PORTLAND (AP) — No new charter schools are expected to open in Maine this school year or next due to a lack of applications, the Maine charter school commission said.
There were no serious contenders to open a 10th charter school by the late August state deadline despite some existing charters having waitlists because of high demand, the commission said.
About 2,000 students attend nine Maine charter schools. Last October, a private school serving pregnant teens and high school drop-outs withdrew its application to become a public charter school, opening up a 10th slot.
Local school boards can approve an unlimited number of charter schools, however none has ever opened any.
The lack of applications in Maine points to the strength of the state’s law, which was passed years after many other states allowed charter schools, said Judith Jones, board chair for the Maine Association for Charter Schools.
“You really have to have not only a good curriculum plan, and a good team to focus the academics, you have to have a really good business plan,” Jones said. She said Maine doesn’t provide charter schools with funds for facilities or startup costs, even as she said more families are seeking other education options like virtual education.
Several Republican lawmakers and state Education Commissioner Bob Hasson say waitlists of interested families show there’s a need for new charter schools. Two groups considering launching new charter schools have sent the state letters of interest but have not yet submitted full applications.
Former charter school founder Andrea Faurot, who sent one of the letters, hopes to start a Stanwood Montessori school in eastern Maine. She said securing startup funds is a challenge.
“They are really only funding charters that have already been approved,” Faurot said of potential funding sources, such as federal grants. “When you go through approvals they want to see you have all this funding.”

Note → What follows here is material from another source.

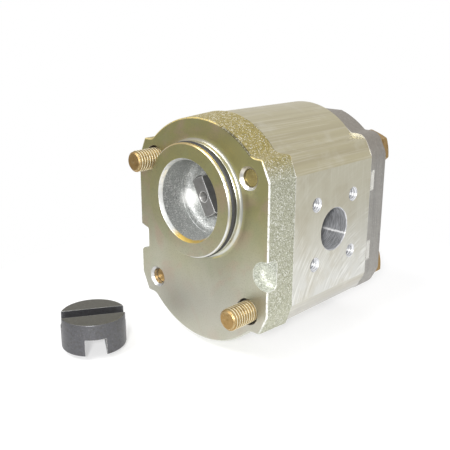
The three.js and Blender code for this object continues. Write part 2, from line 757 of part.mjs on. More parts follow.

Under a 2011 state law, Maine can only approve 10 schools in 10 years. A provision in the $7.1 billion, two-year state budget that passed in July changed that law to allow the independent Maine charter school commission to approve new schools to fill slots left open by shuttered charter schools.
Charter school opponents, like Maine Education Association President Lois Kilby-Chesley, say they have concerns about quality, supervision and accountability issues at public charter schools that are set to receive $19 million this school year.
“We have taxpayer money going to schools where taxpayers don’t get a say in the way schools are run,” she said.